I left the Grant campsite very casually and late in the day and figured that the few miles I had to go, that I could optimistically ride the pass and set up camp nearer to Boulder for a casual ride in the next morning. What I had not expected was; that at 12,000 feet, the amount of big rocks on the trial, the barriers, snow and the cold, the lack of oxygen, the few hours left of daylight all amounted to a cluster-fudge of poor choices I made.
After crossing the first few signs saying no vehicle beyond that point; one would think you’d take heed. I did not. After quarter of a mile, I had crossed two rickety bridges, a few width restriction posts and now at what looked like the last hurdle a metal barrier with big boulders placed in front. I assumed without checking, that I would be riding down the mountain from here. I was wrong. After what felt like an eternity hauling the bike over the boulders and pass the barrier, I strapped the luggage back on the bike and started rolling down the hill when I met the monster of all monsters: a concrete wall blocking off the tunnel that the road went through. I was confused. I walked up and down looking for a way through. There wasn’t one! I turned round and now had to repeat the process of the barrier with the boulders except this time round was uphill! Daylight was fading, I was sweating, exhausted and constantly short of breath. It took me almost an hour to heave the bike out. I was dead!
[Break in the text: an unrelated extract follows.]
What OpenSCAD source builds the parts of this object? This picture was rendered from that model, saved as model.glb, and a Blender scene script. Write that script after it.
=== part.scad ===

Looking at the landscape around me cross referencing with my GPS, I saw that there was another trail that lead me down. What I didn’t expect, was that the angle of the slope and the softness of the ground was going to be a near impossibility to ride down. I started down and figured that by hook or by crook I’d make it. I hadn’t even made it a stones throw from the trail where the hideous barrier was and had already dropped the bike about 5 times. I figured I’d take the meandering path down which was longer but less steep. Again, still dropping the bike, having to unload the luggage pick the bike up, put the luggage back on, soon to drop the bike again. I rounded a bend and found myself with a snow drift. The snow was hard like ice, I tried digging my feet in and walking down a little way but it was hard just on my two feet. I couldn’t imagine doing it with the bike and luggage!
The sun now had set, and I now had to turn the bike round on a tight trail, with soft ground and try and ride the bike up hill. The tyres just ate into the ground! My spirit was broken, I was physically and emotionally exhausted with so many failures. The darkness was now creeping in and a fog started setting in. I was filled with fear!
I couldn’t see a tree to pitch my hammock, the sweat on my back was starting to feel very cold. I sat drank some water, took things into perspective started to do things a little more sensibly. I left the bike unloaded and slowly but surely walked her up and then in 3 more journeys returned for my possessions. I was so close to pressing the SOS button on my Spot device. I was running on empty from the barrier, by now I was demoralized, hugely overdrawn on my energy levels and I was getting a deep chill in me. I still had at least 10 miles to backtrack to get to the tree line once I got back on the dirt road I was on back at Rollings Pass.
I was after 10pm when I got back to the tree line, it was foggy and dark. I was frozen. My clothes were wet from the dense fog and my sweat combined. I found a pull off from the trail and hung my hammock, soon after stripped off and found dry clothes to get into. There are no words to express how angry I was at myself.
Reunited with Gabby
The following morning; I had to backtrack all the way I had come from to get onto the I70 freeway to get me round to Boulder. I arrived with enough time to get breakfast. I also had to buy a new USB charger which I also managed to mangle in the exploit of the evening before. I found myself waiting in a coffee shop for Gabby and she arrived soon after. We headed north on the back roads to Wyoming where the new adventure began, the plan was to head to the Badlands in South Dakota and see Mount Rushmore.
We rode to Cheyenne where a storm was brewing all along the way, and the landscape offered very little trees to camp. We took shelter in a motel for the night and had the most spectacular sunset in Cheyenne before night fall. Gabby and I were getting far more comfortable with each other at this point and we could make decisions about staying in motels without it being too much of a plan.